Lately I thought I would try whether the undulatory theory, according to my notions of it, sufficed to explain the fact of the spectra produced by an inclined grating being unequally remote from the axis; being as I said before, a rigorous test of the truth of any theory. Accordingly I selected the two observations quoted by you p. 489 where the grating was inclined 55°, and the discordance of the spectra on the 2 sides of the axis was such that one of them was deviated more than twice as much as the other, and yet the fixed lines remained visible. Having referred to Fraunhofer’s work, I find that his observation of the deviations was as follows – page 356

On one side of the Axis   15° 6' 36"
On the other – 30 33 10

Now I have calculated rigorously what the deviation ought to be by the undulatory Theory of Light, and I find

deviation of first Ray   15° 6' 37"
Fraunhofer’s observatn 15 6 36
Error 1
deviation of Second Ray   30° 33' 20"
F’s observatn 30 33 10
error 10

The agreement with Theory much exceeds what I expected.

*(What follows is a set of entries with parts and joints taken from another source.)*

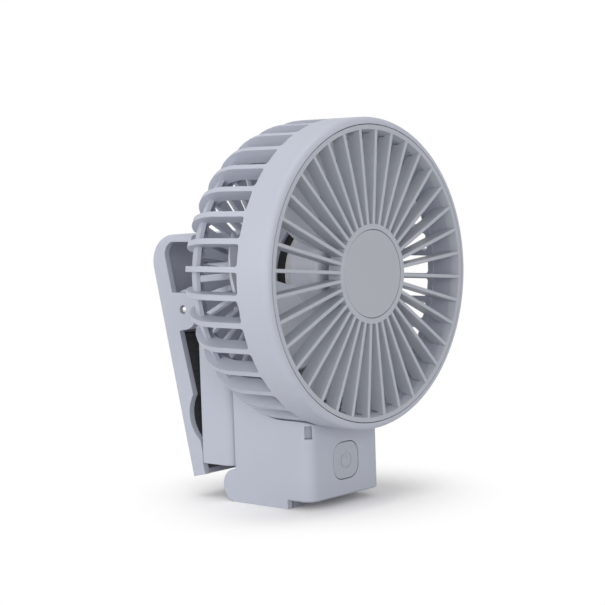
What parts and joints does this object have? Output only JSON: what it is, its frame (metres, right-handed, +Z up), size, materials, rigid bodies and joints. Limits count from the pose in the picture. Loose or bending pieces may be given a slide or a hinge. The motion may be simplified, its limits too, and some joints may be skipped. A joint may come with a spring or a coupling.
{
  "type": "clip fan",
  "caption": "Small round electric fan with a ribbed cage on a short box foot, and a sprung clip that folds out from behind the box.",
  "frame": {"origin": "middle of the flat face that the foot stands on, in the fan's middle plane", "axes": "+X to the right seen from the front, +Y to the back where the clip is, +Z up; the impeller turns about a line along Y"},
  "size_m": [0.1, 0.0839, 0.1257],
  "materials": {
    "shell_plastic": "fine matt",
    "grille_plastic": "fine matt",
    "blade_plastic": "satin",
    "black_plastic": "matt",
    "inner_plastic": "matt",
    "rubber": "matt",
    "steel": "satin",
    "spring_steel": "bright",
    "magnet": "matt",
    "bronze": "satin",
    "lamination": "matt",
    "copper": "enamelled",
    "board": "solder mask",
    "cell_wrap": "shrink wrap"
  },
  "bodies": {
    "fan_body": {"main_housing": "shell_plastic", "box_housing": "shell_plastic", "front_grille": "grille_plastic", "grille_badge": "grille_plastic", "motor_bearings": "bronze", "stator_core": "lamination", "stator_coils": "copper", "motor_base": "black_plastic", "motor_screws": "steel", "base_cover": "inner_plastic", "base_screws": "steel", "back_cover": "shell_plastic", "cover_screws": "steel", "tact_switch": "black_plastic", "main_board": "board", "board_screws": "steel", "usb_port": "steel", "battery": "cell_wrap", "hinge_pin": "steel", "hinge_cap": "shell_plastic", "hinge_washers": "black_plastic"},
    "rotor": {"impeller": "blade_plastic", "rotor_yoke": "steel", "rotor_magnet": "magnet", "motor_shaft": "steel"},
    "button": {"power_button": "shell_plastic"},
    "clip": {"front_jaw": "shell_plastic", "jaw_plate": "shell_plastic", "jaw_screws": "steel", "jaw_pad": "rubber", "pivot_pin": "steel", "torsion_spring": "spring_steel"},
    "lever": {"clip_lever": "shell_plastic", "lever_pad": "rubber"}
  },
  "joints": [
    {"name": "impeller_spin", "type": "hinge", "parent": "fan_body", "child": "rotor", "pos_m": [0, -0.0215, 0.0757], "axis": [0, 1, 0], "continuous": true},
    {"name": "power_button_press", "type": "slide", "parent": "fan_body", "child": "button", "axis": [0, 1, 0], "range_m": [0, 0.0005], "stiffness_N_per_m": 2000},
    {"name": "clip_fold", "type": "hinge", "parent": "fan_body", "child": "clip", "pos_m": [0, 0.0115, 0.0055], "axis": [-1, 0, 0], "range_deg": [0, 120]},
    {"name": "clip_lever_open", "type": "hinge", "parent": "clip", "child": "lever", "pos_m": [0, 0.0334, 0.0636], "axis": [1, 0, 0], "range_deg": [0, 32], "stiffness_Nm_per_rad": 0.5, "springref_deg": -22.92, "deforming": ["torsion_spring"]}
  ]
}
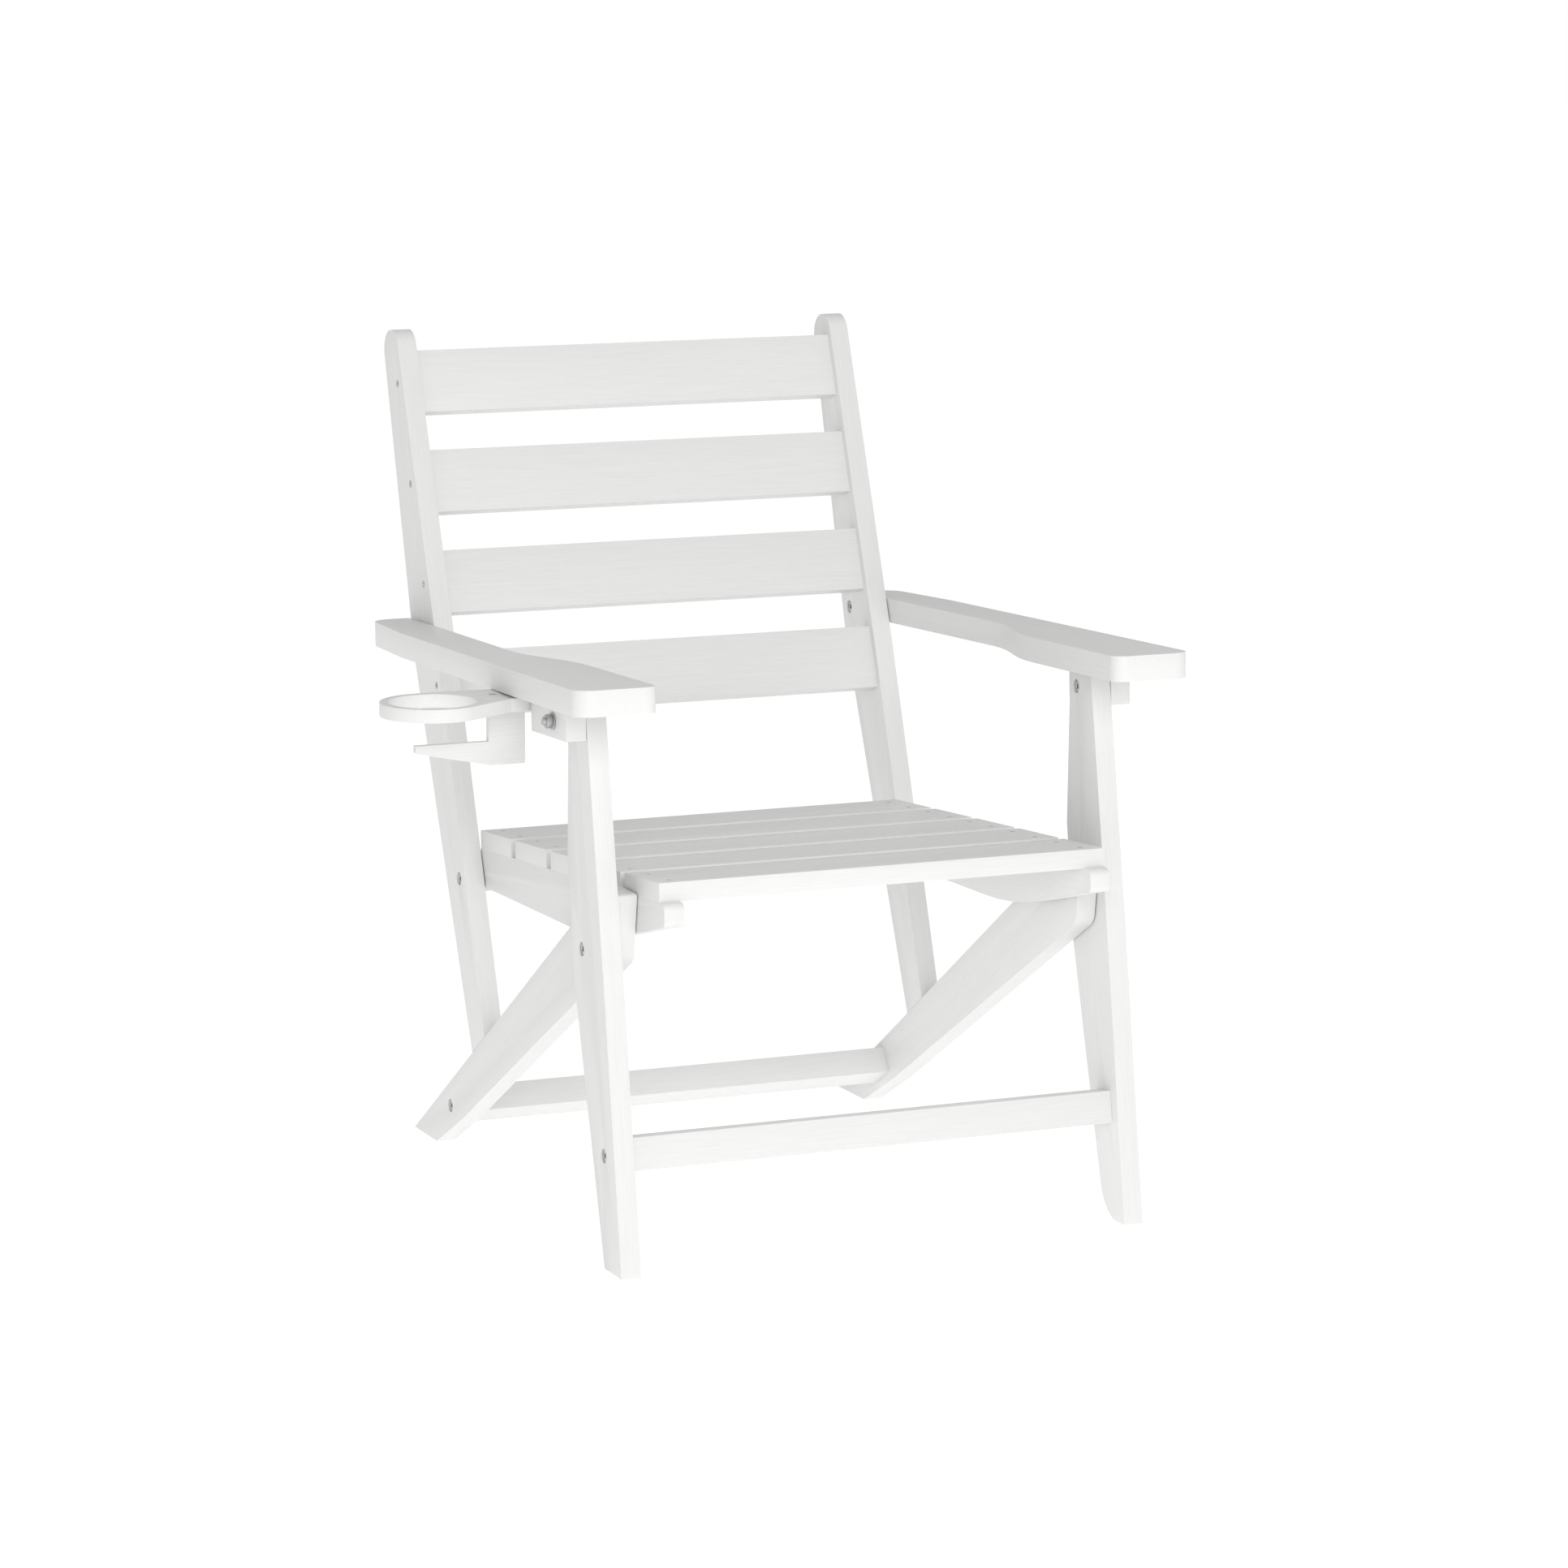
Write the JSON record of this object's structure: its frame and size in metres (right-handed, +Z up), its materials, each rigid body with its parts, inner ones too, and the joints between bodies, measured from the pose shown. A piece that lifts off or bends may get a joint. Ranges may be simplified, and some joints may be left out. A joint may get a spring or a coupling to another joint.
{
  "type": "adirondack chair",
  "caption": "Folding Adirondack armchair of flat plastic-lumber boards: slatted seat and leaning slatted back, wide arms, legs crossed under the seat, and a cup ring beside one arm.",
  "frame": {"origin": "on the floor, under the middle of the whole chair's box, with the cup ring in the box", "axes": "+Z up; +Y towards the chair's back; the sitter faces -Y; the cup ring is on the -X side"},
  "size_m": [0.8184, 0.7878, 0.903],
  "materials": {
    "board": "white plastic lumber, satin, with a faint grain along each board",
    "steel": "stainless steel"
  },
  "bodies": {
    "seat": {"left_seat_rail": "board", "right_seat_rail": "board", "seat_slat_1": "board", "seat_slat_2": "board", "seat_slat_3": "board", "seat_slat_4": "board", "seat_slat_5": "board", "left_rear_leg": "board", "right_rear_leg": "board", "rear_stretcher": "board", "rear_stretcher_bolts": "steel", "rear_stretcher_nuts": "steel", "seat_slat_screws": "steel", "rear_leg_screws": "steel", "rear_leg_spacers": "steel", "seat_pivot_bolts": "steel", "seat_pivot_nuts": "steel", "seat_pivot_washers": "steel", "leg_pivot_bolts": "steel", "leg_pivot_nuts": "steel", "leg_pivot_washers": "steel"},
    "back": {"left_back_post": "board", "right_back_post": "board", "back_slat_1": "board", "back_slat_2": "board", "back_slat_3": "board", "back_slat_4": "board", "back_slat_screws": "steel", "arm_pivot_bolts": "steel", "arm_pivot_washers": "steel"},
    "front_legs": {"left_front_leg": "board", "right_front_leg": "board", "front_stretcher": "board", "front_stretcher_bolts": "steel", "front_stretcher_nuts": "steel", "front_pivot_bolts": "steel", "front_pivot_nuts": "steel", "front_pivot_washers": "steel"},
    "left_arm": {"left_arm": "board", "left_arm_block": "board", "cup_ring": "board", "cup_hook": "board", "left_block_screws": "steel", "left_arm_insert": "steel", "cup_ring_screws": "steel", "cup_hook_screws": "steel"},
    "right_arm": {"right_arm": "board", "right_arm_block": "board", "right_block_screws": "steel", "right_arm_insert": "steel"}
  },
  "joints": [
    {"name": "back_fold", "type": "hinge", "parent": "seat", "child": "back", "pos_m": [0.06555, 0.1591, 0.31619], "axis": [1, 0, 0], "range_deg": [0, 35]},
    {"name": "front_leg_fold", "type": "hinge", "parent": "seat", "child": "front_legs", "pos_m": [0.06555, -0.27928, 0.3236], "axis": [1, 0, 0], "range_deg": [0, 41.24]},
    {"name": "left_arm_fold", "type": "hinge", "parent": "back", "child": "left_arm", "pos_m": [-0.21445, 0.2891, 0.5725], "axis": [1, 0, 0], "range_deg": [-27.44, 0]},
    {"name": "right_arm_fold", "type": "hinge", "parent": "back", "child": "right_arm", "pos_m": [0.34555, 0.2891, 0.5725], "axis": [1, 0, 0], "range_deg": [-27.44, 0]}
  ],
  "couplings": [
    {"joint": "front_leg_fold", "follows": "back_fold", "ratio": 1.1769},
    {"joint": "left_arm_fold", "follows": "back_fold", "ratio": -0.7825},
    {"joint": "right_arm_fold", "follows": "back_fold", "ratio": -0.7825}
  ]
}
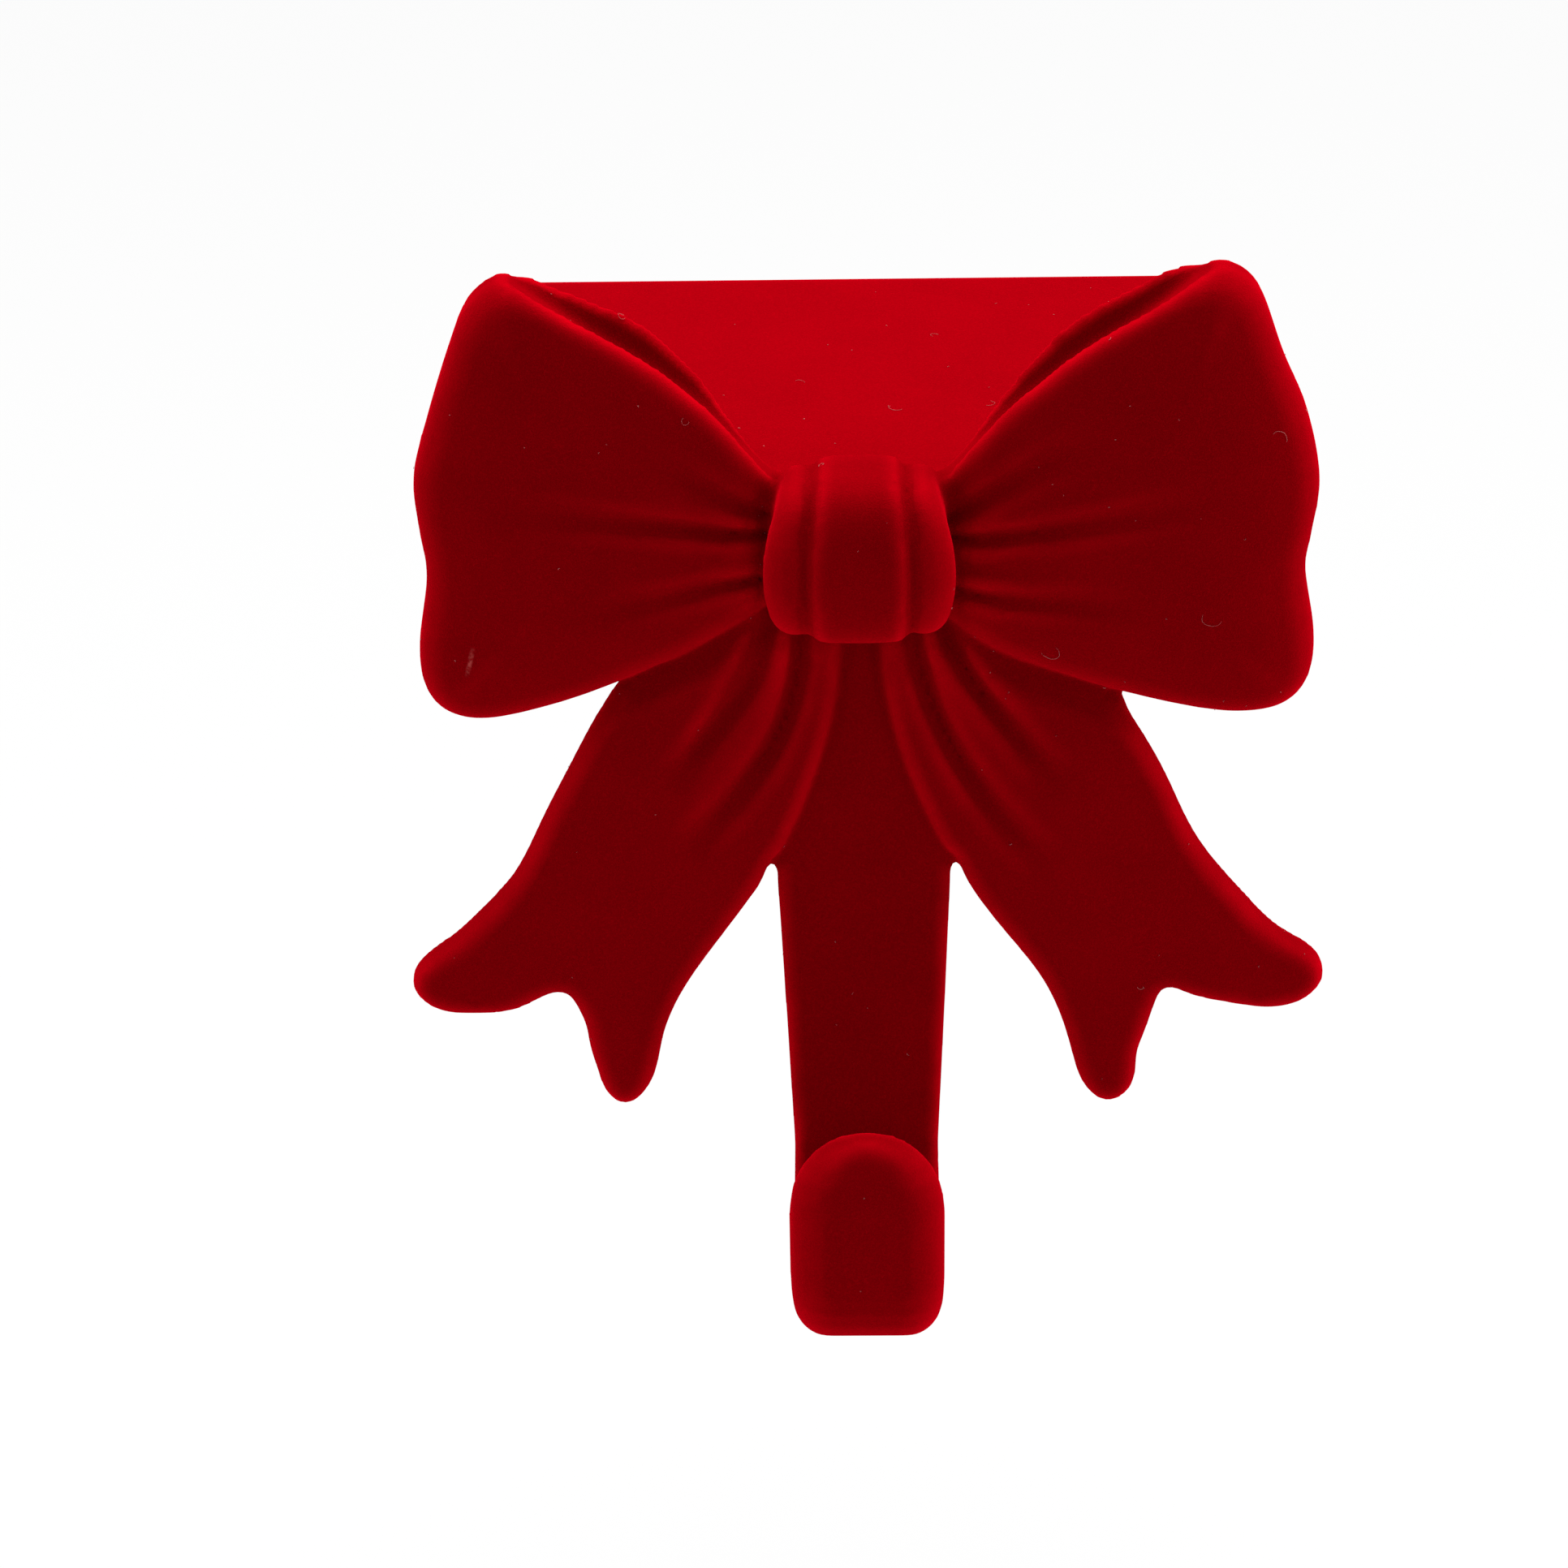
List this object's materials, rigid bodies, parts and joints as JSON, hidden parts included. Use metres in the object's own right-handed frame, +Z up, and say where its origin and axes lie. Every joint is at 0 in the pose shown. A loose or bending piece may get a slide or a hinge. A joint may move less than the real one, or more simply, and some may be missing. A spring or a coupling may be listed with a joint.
{
  "type": "mantel stocking holder",
  "caption": "Bow-shaped mantel hook: a base plate lies on the mantel, a strap hangs in front of it and ends in a J hook, with a tied ribbon bow in front.",
  "frame": {"origin": "on the mantel's top surface, in line with the mantel's front face, on the bow's centre line", "axes": "+X to the right of someone who faces the bow, +Y into the mantel, +Z up"},
  "size_m": [0.1842, 0.1665, 0.2095],
  "materials": {
    "red_flock": "short matte red flock over cast aluminium",
    "pad_rubber": "thin non-slip pad"
  },
  "bodies": {
    "root": {"holder_casting": "red_flock", "grip_pad": "pad_rubber"}
  },
  "joints": []
}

In the same page Fraunhofer gives several more measurements which I should like also to calculate, but as perhaps I am only doing what has been already done I should be glad to know whether you think that it is a matter of importance only so much has been written on the undulatory Theory which I never read, that perhaps this very point may have been already discussed and admitted as one of the proofs of the Theory –

Believe me yours very truly
H. F. Talbot


Notes:

1. John Frederick William Herschel wrote his article ‘Light’, in 1827. By 1828 some form of printed copy was available, including the Plates 1–14. The article appeared in the 1830 volume of Encyclopaedia Metropolitana, 2nd Division: Mixed Sciences, v.2, 1830, pp.341–586.

2. Joseph von Fraunhofer (1787–1826), optician, Munich.

3. Joseph von Fraunhofer, Kurzer Bericht von den Resultaten neuerer Versuch, über die Gesetze des Lichtes, und die Theorie derselben, (Leipzig: 1823).

4. developed

5. Thomas Young (1773–1829), natural philosopher.